A recap: on Sunday, during Washington’s 24-21 victory over the Chicago Bears, the team’s official @Redskins account sent an innocuous tweet about a touchback from a Bears punt. But then the exact same tweet was simultaneously published by “Redskin Facts”, an account said to be run by “passionate Washington Redskins fans and others who support the team’s use of its name and logo”.

Pretty suspicious. It had already emerged that @redskinsfacts was managed by a PR team, and not the fans themselves, but did the double tweet expose a sham orchestrated by people within the franchise?

Washington insists not. In a statement on Monday, the team said: “Yesterday our social media team accidentally posted a Redskins-authored tweet to the third-party Redskins Facts account, which is an account founded by alumni players and supporters and managed by a DC public relations firm.

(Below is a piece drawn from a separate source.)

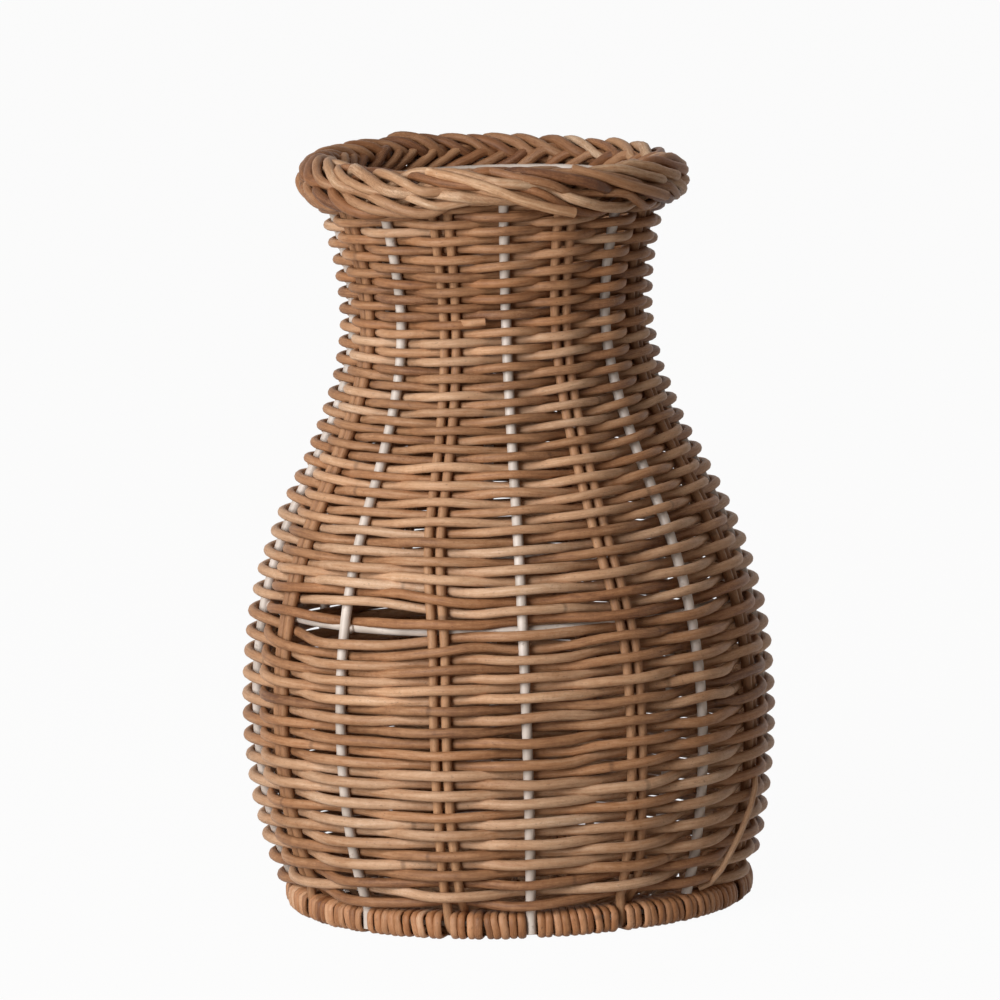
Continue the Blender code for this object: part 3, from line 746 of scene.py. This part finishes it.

“It was a simple login error that was quickly corrected after the mistake was realized. Washington have never posted content to any of the Redskins Facts digital assets, which include a Facebook page, Twitter account, and website. Official Redskins authored content can be found at @Redskins on Twitter.”

But as Tom Ley on Deadspin put it: “Why on earth would the person who runs the official Redskins account also have the log-in info for this alleged third-party account if they never used it for anything?”

Quite so. Is something underhand going on?

In July, a federal ordered the cancellation of its federal trademark registrations, after upholding the earlier verdict that the name was “likely to disparage” Native Americans. Washington are appealing the verdict.